Наконец, в кульминационной точке поэмы, в момент, когда «прояснились в нем страшно мысли», герой, «злобно задрожав», обращается с прямой угрозой к «державцу полумира». И эта мятежная вспышка снова сталкивает и вновь уравнивает – пусть на мгновение – Евгения и Петра! И хотя его бунт всего лишь выходка безумца, хотя силы бедного чиновника и «бронзового кумира» несоизмеримы, сама решимость бросить вызов «грозному царю» была овеяна в глазах Пушкина ореолом величия. (Ср. в статье 1836 г. «Александр Радищев»: «Мелкий чиновник, человек безо всякой власти, безо всякой опоры, дерзает вооружиться противу общего порядка, противу самодержавия, противу Екатерины!» Поступок Радищева поэтому «покажется нам действием сумасшедшего» – VII, 242.)
Итак, лишь доведенный до отчаяния, до предела, до крайности, раскрывает маленький человек лучшие свои качества, дремлющие в нем силы, свои героические потенции. В этой связи особый смысл получает в поэме и тема наводнения.

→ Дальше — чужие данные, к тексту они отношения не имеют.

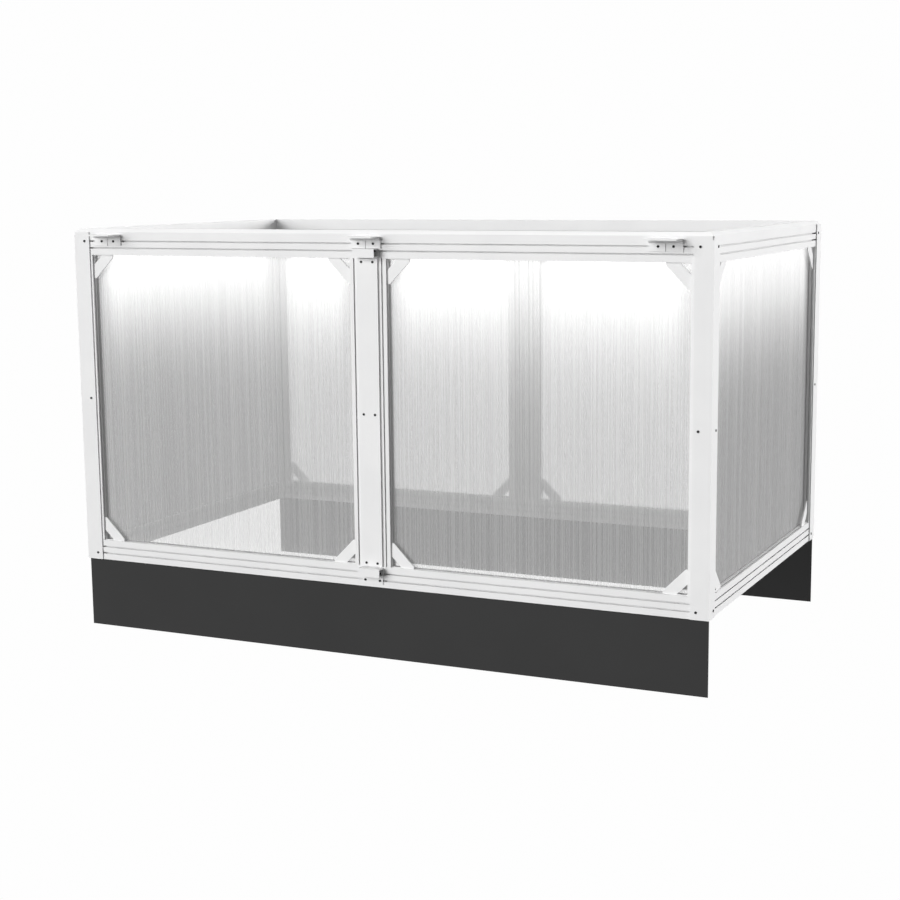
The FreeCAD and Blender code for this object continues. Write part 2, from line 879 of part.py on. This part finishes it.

В отличие от авторов, видевших в наводнении небесную кару за грехи царя-деспота, предрекавших гибель Петербурга в результате грядущей катастрофы и прекращение его в «подводный город» (см. [17. С. 75–78]), Пушкин полагал, что сама по себе «возмущенная стихия» не страшна ни Петру, ни «Петра творенью» – столице Российской державы. Наводнение, однако, таит в себе иную, более реальную угрозу: оно создает те самые критические ситуации, которые пробуждают мятежные настроения в душах обыкновенных, маленьких людей, толкают их на отчаянные, безумные поступки. И эта «страшная стихия мятежей» (VIII, 45) представляет действительную, подлинную опасность для деспотизма и самовластья.

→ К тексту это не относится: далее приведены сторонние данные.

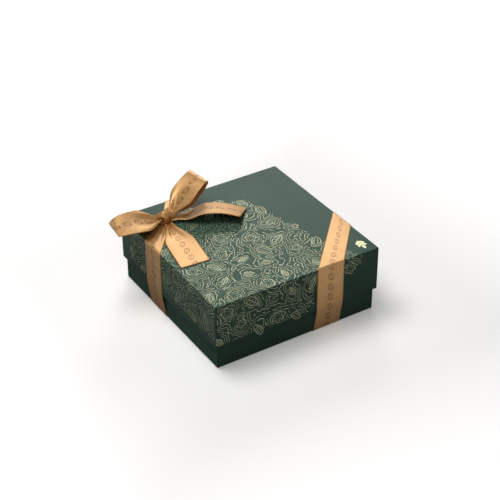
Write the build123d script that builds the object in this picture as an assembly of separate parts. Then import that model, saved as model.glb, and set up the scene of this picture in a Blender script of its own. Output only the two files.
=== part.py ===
from build123d import *
import os
from math import cos, hypot, pi, radians, sin

# A square gift box of chocolates: a paper-covered board base, a deep lift-off lid, and a satin
# ribbon that lies aslant over two corners of the lid and is tied in a bow above one of them.
# Millimetres, +Z up. The origin is the centre of the footprint on the table. The lid's sides
# are square to X and Y: the front side faces -Y, the left side faces -X, and the bow stands
# near the corner between the left side and the back.

# Lid and base, outside
lid_side = 150.0
lid_skirt = 38.7
base_height = 57.2
slip = 0.3
edge_round = 0.6

# Boards and papers
board = 1.5
paper = 0.2
lining = 0.18
stay_paper = 0.15
stay_width = 14.0
turn_in = 14.0
pad_margin = 3.0
pad_thickness = 4.0
pad_border = 6.0
pad_edge = 1.2

# Ribbon, and where it crosses the lid's edges, measured along them from the nearest corner
ribbon_width = 25.0
ribbon_thickness = 0.35
front_from_right = 45.8
right_from_front = 50.4
left_from_back = 54.3
back_from_left = 54.0
front_lean = 1.3
left_lean = 2.3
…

Конечно, не сама по себе выходка «безумца бедного» страшна «горделивому истукану». Но она грозный симптом, предвестие новых мятежей, грядущих социальных катаклизмов. Внешне случайная и краткая (в этом смысле по-белкински «фиктивная»), она все же глубоко закономерна. Пушкину важно подчеркнуть, что на Петра восстает обедневший, «ничтожный» потомок некогда славного дворянского рода. В нем говорит голос крови, пробуждается мятежное своеволие и гордая независимость аристократических предков. И этот мотив (который нельзя, конечно, рассматривать как простую случайность – рудимент прежнего замысла) связывает «Медного всадника» не только с «Дубровским», но и с «Капитанской дочкой».
3
В «Капитанской дочке» соединены оба аспекта пушкинской темы маленького человека, нашедшие перед тем свое воплощение в «Повестях Белкина» и «Медном всаднике».
Как и в белкинском цикле, с нескрываемой симпатией и добродушной усмешкой изображены в ней обитатели патриархального мира – провинциальные помещики Гриневы, семейство капитана Миронова. Однако акценты расставлены здесь несколько по-иному.